Stated problem ->
Write out exactly the lines of the entries below from the one holding "# Starting steep" to the one holding "bpy.context.scene.collection.objects.link(empty)", inclusive, and leave out all other lines.

Supplied data ->

• • •

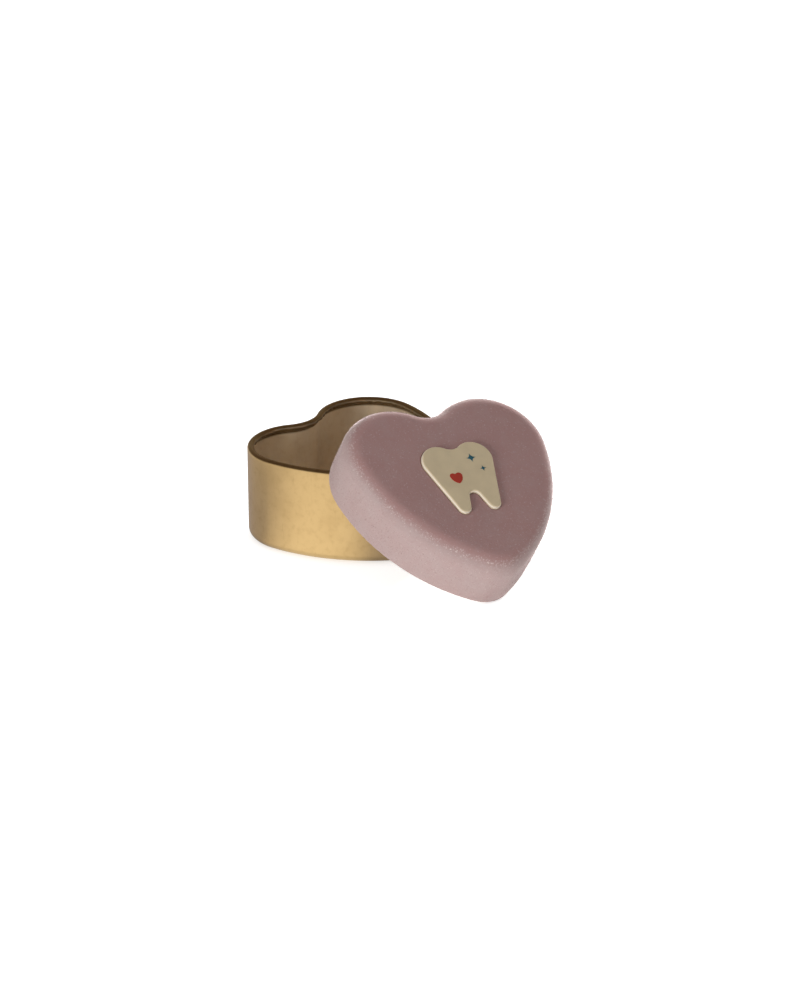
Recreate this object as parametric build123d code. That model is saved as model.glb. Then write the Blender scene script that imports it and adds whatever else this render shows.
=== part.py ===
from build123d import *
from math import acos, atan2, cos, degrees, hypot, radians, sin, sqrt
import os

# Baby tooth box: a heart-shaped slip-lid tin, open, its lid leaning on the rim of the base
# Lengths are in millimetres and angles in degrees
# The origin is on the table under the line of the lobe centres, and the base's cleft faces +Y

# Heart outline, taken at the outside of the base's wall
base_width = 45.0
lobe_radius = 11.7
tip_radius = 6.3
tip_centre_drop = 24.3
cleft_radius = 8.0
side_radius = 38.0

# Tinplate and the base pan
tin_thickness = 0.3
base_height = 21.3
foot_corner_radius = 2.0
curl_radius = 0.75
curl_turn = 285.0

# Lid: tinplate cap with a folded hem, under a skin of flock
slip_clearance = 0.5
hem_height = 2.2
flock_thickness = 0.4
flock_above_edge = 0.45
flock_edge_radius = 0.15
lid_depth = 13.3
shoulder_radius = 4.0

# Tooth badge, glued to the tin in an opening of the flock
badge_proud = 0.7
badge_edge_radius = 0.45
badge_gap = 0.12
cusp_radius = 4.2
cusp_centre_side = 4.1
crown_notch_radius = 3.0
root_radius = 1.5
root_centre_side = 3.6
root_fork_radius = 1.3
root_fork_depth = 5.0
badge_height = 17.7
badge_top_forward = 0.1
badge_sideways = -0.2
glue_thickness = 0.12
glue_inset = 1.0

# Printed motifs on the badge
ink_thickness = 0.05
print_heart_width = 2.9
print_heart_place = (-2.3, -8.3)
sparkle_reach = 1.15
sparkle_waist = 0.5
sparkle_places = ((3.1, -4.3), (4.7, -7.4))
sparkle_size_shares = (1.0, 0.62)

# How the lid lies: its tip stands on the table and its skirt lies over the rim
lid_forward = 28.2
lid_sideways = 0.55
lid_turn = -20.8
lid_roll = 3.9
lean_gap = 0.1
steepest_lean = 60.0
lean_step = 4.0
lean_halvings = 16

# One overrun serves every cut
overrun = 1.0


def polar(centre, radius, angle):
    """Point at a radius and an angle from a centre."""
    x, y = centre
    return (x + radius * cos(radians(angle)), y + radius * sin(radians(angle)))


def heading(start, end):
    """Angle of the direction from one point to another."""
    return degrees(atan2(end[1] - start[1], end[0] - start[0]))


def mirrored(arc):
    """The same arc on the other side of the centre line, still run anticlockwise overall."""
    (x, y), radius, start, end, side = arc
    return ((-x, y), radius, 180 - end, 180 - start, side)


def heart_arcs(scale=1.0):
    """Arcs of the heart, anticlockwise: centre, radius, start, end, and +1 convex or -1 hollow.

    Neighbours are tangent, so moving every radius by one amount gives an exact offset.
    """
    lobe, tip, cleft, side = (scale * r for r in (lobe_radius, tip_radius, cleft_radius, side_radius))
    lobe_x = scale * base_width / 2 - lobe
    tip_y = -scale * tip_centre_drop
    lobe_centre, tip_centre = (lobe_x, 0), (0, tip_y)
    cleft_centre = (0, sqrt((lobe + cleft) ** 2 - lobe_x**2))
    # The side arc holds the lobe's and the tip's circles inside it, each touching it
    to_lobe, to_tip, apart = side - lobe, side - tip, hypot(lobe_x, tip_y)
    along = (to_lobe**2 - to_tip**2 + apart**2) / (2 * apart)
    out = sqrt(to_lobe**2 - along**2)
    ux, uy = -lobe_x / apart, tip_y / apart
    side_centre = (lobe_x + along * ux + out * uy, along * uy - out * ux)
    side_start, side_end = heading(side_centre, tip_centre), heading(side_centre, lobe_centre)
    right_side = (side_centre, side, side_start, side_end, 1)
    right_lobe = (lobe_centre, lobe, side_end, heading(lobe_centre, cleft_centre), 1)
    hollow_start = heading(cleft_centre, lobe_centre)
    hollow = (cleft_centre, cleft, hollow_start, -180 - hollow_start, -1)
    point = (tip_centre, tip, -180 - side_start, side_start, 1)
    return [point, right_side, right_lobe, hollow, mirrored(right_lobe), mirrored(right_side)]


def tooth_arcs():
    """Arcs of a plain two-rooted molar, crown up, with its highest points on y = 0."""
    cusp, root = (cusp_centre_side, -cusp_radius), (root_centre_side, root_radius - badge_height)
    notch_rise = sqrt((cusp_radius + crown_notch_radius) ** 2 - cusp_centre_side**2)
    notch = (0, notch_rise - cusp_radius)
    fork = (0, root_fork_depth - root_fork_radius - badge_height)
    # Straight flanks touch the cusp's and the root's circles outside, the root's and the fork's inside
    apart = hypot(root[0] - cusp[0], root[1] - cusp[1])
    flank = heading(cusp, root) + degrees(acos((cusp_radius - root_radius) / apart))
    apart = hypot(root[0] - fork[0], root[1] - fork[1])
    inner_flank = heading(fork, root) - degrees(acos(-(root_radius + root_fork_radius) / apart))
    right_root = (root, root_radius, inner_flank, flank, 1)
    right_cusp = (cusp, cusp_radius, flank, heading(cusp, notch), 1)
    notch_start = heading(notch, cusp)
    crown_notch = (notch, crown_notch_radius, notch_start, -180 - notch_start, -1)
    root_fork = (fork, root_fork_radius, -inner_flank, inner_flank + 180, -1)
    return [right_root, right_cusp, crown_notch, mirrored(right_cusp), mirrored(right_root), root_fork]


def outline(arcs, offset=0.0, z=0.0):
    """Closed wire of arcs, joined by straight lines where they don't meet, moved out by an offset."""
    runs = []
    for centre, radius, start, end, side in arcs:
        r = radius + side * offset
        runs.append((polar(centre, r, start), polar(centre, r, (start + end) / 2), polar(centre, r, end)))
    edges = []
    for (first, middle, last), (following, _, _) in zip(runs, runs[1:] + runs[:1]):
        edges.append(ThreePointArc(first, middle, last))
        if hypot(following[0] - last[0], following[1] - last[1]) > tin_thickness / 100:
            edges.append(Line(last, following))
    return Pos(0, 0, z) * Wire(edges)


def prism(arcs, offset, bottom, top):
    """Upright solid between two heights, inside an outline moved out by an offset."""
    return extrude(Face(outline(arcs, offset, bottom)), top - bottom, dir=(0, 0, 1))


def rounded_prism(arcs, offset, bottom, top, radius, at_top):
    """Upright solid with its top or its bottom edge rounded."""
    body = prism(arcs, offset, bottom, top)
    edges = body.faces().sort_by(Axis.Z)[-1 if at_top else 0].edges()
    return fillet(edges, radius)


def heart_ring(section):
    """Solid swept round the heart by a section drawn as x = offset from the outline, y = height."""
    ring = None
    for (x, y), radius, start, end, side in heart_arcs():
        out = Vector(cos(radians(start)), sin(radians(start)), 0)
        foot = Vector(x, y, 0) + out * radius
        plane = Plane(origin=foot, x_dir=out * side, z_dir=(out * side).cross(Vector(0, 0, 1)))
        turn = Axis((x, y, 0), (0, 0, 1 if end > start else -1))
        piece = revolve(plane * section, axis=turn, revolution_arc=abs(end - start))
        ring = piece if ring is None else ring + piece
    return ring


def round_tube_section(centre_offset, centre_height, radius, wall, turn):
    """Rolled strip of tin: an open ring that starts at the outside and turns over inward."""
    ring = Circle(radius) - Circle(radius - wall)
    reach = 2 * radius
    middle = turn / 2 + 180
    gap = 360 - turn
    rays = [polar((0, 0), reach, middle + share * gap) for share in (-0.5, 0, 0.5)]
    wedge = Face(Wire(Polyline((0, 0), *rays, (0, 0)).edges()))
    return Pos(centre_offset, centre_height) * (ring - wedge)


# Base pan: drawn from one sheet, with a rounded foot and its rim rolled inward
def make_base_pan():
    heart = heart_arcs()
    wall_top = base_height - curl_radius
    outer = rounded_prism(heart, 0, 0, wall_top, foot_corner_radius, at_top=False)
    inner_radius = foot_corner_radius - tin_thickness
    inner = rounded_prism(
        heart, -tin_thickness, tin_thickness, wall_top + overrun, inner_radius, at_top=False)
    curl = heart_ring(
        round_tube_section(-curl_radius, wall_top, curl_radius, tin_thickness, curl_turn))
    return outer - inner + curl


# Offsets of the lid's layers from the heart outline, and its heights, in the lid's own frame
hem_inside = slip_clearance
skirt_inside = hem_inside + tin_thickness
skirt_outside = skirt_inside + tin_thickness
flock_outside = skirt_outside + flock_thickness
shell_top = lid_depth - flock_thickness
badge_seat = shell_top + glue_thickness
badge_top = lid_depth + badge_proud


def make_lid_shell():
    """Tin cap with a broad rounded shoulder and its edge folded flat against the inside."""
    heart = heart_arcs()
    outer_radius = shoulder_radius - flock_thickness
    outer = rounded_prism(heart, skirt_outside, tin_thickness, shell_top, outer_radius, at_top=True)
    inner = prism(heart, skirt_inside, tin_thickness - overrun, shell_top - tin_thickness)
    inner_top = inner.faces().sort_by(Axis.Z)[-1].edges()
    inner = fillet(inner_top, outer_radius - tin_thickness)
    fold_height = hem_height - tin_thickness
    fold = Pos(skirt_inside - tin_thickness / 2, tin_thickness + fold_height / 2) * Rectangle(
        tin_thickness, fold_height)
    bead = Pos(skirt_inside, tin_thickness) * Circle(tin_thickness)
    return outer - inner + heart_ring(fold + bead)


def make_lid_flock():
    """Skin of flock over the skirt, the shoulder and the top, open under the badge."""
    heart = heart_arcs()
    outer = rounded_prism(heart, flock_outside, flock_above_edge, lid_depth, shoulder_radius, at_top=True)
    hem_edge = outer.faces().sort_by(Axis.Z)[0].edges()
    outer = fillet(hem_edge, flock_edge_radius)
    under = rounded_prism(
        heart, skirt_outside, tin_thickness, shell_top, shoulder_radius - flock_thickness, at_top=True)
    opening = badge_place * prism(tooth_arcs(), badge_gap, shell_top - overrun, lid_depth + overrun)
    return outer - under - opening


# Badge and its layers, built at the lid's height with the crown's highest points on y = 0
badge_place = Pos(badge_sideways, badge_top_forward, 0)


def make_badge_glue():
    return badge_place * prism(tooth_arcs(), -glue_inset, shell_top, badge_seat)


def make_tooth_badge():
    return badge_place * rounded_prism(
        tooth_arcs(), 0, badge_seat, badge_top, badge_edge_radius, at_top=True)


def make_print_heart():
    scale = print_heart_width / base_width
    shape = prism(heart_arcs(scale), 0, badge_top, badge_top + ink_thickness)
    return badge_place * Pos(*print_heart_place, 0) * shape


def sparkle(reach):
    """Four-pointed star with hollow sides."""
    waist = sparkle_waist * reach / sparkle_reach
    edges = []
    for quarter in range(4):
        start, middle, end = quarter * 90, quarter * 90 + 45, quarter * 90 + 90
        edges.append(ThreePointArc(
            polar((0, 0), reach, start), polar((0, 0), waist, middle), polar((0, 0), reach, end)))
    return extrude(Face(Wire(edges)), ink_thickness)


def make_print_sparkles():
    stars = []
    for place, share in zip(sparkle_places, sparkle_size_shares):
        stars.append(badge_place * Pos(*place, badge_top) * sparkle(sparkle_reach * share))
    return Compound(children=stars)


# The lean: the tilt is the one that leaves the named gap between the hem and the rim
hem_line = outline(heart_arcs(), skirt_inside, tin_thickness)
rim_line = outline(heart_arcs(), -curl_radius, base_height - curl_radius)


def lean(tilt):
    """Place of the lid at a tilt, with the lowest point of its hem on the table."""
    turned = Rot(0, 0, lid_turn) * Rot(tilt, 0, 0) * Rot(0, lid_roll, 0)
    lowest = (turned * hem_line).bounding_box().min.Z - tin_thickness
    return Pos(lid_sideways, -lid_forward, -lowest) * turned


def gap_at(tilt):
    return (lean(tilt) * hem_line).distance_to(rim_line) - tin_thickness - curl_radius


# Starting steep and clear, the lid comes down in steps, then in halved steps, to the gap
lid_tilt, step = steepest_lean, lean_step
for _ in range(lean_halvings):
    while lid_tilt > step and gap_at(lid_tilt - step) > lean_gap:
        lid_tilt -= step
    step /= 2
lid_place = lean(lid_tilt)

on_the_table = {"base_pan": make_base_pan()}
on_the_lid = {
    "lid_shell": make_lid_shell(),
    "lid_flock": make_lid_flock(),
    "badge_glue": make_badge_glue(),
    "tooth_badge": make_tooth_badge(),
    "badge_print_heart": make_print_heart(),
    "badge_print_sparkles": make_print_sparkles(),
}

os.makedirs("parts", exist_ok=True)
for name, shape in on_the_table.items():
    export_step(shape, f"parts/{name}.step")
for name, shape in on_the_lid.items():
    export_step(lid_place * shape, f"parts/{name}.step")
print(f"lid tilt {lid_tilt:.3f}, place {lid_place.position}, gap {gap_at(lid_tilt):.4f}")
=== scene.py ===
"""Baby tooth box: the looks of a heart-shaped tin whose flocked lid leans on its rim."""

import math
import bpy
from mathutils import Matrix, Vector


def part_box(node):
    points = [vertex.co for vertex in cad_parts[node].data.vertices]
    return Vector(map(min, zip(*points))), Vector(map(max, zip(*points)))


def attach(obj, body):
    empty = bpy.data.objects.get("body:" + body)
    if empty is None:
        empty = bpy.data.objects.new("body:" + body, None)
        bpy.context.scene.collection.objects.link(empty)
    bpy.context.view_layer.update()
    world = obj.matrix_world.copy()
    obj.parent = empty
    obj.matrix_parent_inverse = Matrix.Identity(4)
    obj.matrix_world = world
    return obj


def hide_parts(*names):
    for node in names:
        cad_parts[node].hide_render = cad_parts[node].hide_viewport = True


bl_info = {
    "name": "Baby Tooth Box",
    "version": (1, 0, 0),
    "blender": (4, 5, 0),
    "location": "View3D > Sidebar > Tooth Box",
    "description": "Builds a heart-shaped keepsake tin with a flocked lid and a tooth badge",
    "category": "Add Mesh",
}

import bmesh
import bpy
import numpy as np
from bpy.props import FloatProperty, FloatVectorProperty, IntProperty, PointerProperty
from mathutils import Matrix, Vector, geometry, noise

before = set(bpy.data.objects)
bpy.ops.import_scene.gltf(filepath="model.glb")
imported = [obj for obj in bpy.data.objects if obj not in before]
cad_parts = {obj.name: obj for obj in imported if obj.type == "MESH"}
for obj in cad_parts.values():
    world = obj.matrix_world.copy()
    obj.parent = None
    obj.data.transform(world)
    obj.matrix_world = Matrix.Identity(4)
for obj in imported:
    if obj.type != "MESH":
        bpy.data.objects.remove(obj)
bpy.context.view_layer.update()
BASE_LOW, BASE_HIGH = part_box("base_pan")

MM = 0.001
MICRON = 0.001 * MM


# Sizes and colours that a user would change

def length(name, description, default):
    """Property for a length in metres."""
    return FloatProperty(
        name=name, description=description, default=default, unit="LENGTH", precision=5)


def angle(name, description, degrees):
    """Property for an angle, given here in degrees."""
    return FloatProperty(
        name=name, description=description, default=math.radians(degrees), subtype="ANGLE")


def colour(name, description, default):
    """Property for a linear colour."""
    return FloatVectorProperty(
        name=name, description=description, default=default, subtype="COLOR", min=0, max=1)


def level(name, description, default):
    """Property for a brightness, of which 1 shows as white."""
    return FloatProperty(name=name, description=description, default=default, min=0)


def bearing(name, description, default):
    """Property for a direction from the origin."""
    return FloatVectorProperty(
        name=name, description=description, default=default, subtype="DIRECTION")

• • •

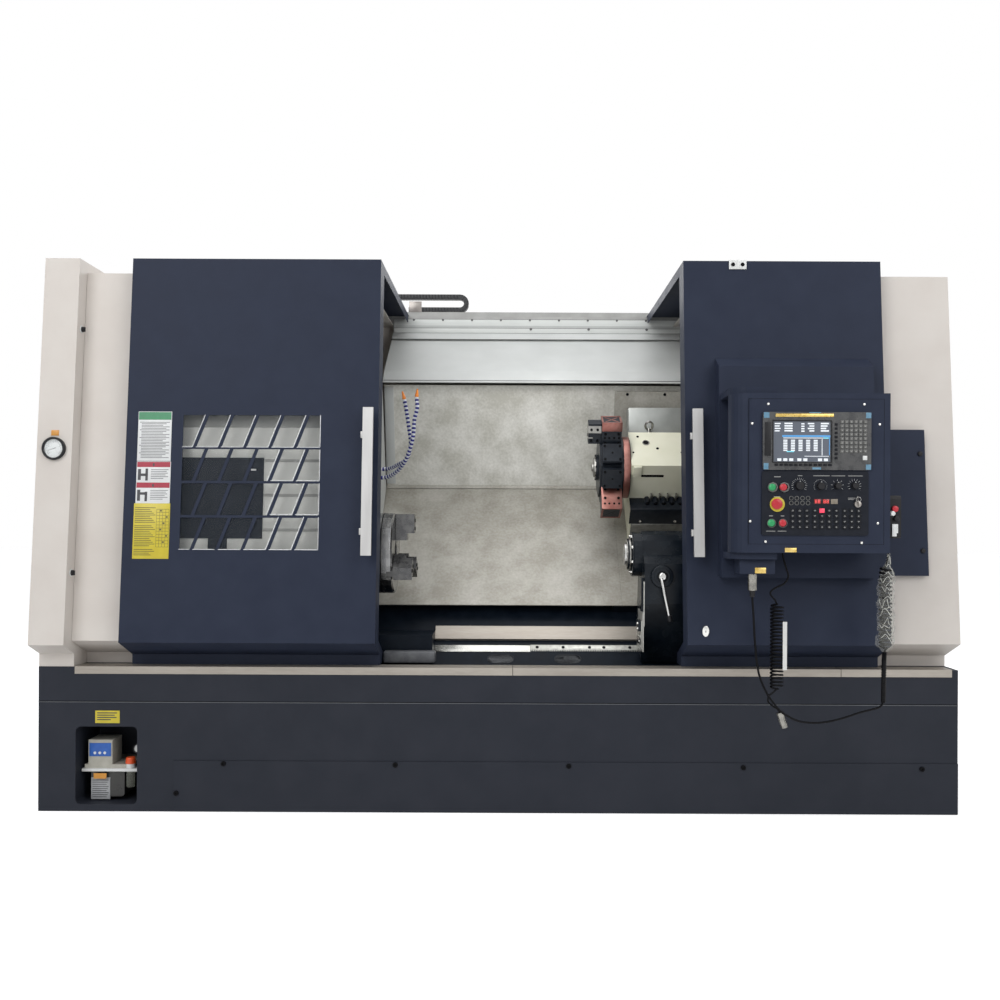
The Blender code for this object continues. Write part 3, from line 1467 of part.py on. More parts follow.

• • •

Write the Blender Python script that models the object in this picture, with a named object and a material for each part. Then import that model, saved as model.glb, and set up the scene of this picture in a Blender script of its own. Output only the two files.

• • •

Worked answer ->
# Starting steep and clear, the lid comes down in steps, then in halved steps, to the gap
lid_tilt, step = steepest_lean, lean_step
for _ in range(lean_halvings):
    while lid_tilt > step and gap_at(lid_tilt - step) > lean_gap:
        lid_tilt -= step
    step /= 2
lid_place = lean(lid_tilt)

on_the_table = {"base_pan": make_base_pan()}
on_the_lid = {
    "lid_shell": make_lid_shell(),
    "lid_flock": make_lid_flock(),
    "badge_glue": make_badge_glue(),
    "tooth_badge": make_tooth_badge(),
    "badge_print_heart": make_print_heart(),
    "badge_print_sparkles": make_print_sparkles(),
}

os.makedirs("parts", exist_ok=True)
for name, shape in on_the_table.items():
    export_step(shape, f"parts/{name}.step")
for name, shape in on_the_lid.items():
    export_step(lid_place * shape, f"parts/{name}.step")
print(f"lid tilt {lid_tilt:.3f}, place {lid_place.position}, gap {gap_at(lid_tilt):.4f}")
=== scene.py ===
"""Baby tooth box: the looks of a heart-shaped tin whose flocked lid leans on its rim."""

import math
import bpy
from mathutils import Matrix, Vector


def part_box(node):
    points = [vertex.co for vertex in cad_parts[node].data.vertices]
    return Vector(map(min, zip(*points))), Vector(map(max, zip(*points)))


def attach(obj, body):
    empty = bpy.data.objects.get("body:" + body)
    if empty is None:
        empty = bpy.data.objects.new("body:" + body, None)
        bpy.context.scene.collection.objects.link(empty)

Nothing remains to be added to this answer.